Trevor co-authored 2008 research that found that layoffs predicted an increase in employees quitting. Looking at data from companies seeking to be included in Fortune magazine’s 1998 and 1999 “100 Best Companies to Work For” lists, Trevor and his colleague Anthony Nyberg found that layoffs targeting only 1% of the workforce subsequently led to a 31% increase in voluntary turnover, on average.

“Layoffs are linked to several perceptions that are tied to turnover likelihood, such as heightened mistrust, increased concern about job security, reduced job satisfaction, and lower commitment to the organization,” Trevor told HuffPost.

Before you decide to quit out of fear and mistrust, however, consider how the layoff happened. Trevor and Nyberg found that HR practices that conveyed fairness like a grievance or appeals process mitigated the likelihood of others leaving.

Questions to reflect on include, “Were victims treated with dignity and respect? Were they given generous severance? Did management communicate meaningful rationale for the downsizing, and did it demonstrate some degree of sensitivity and concern for the employees?” Trevor said, noting that how layoffs are handled can tell “a survivor a great deal about the company’s priorities and about the type of treatment one might expect moving forward.”

Layoffs are an important trigger to reconsider your relationship to your job, but don’t let it be the only way you evaluate how you feel.

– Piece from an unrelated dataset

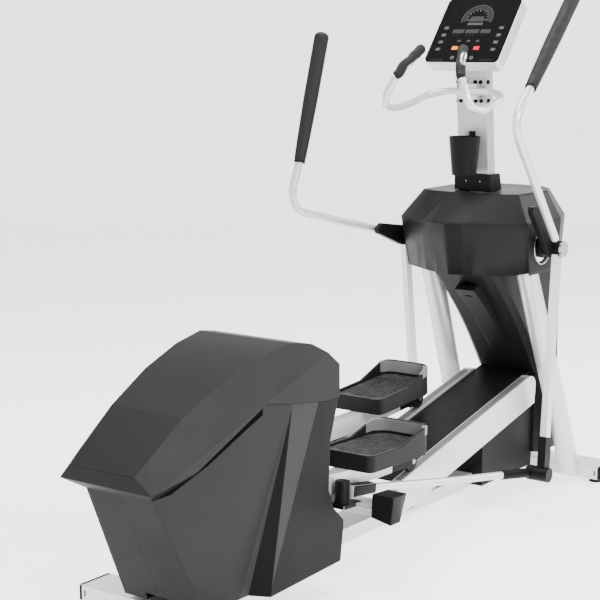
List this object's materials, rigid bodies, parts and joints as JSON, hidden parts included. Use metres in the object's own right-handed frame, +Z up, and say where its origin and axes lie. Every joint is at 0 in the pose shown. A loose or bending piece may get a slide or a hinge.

“A layoff can be a traumatic event, but it does not in and of itself fully define your employment,” Trevor said. ”How are you treated? Do you enjoy your work? Are the pay and benefits better than you would likely receive elsewhere? Are promotions and a desired career path likely if you stay? ... While an emotional quit response to a layoff is understandable, it may not be the most beneficial approach for you.”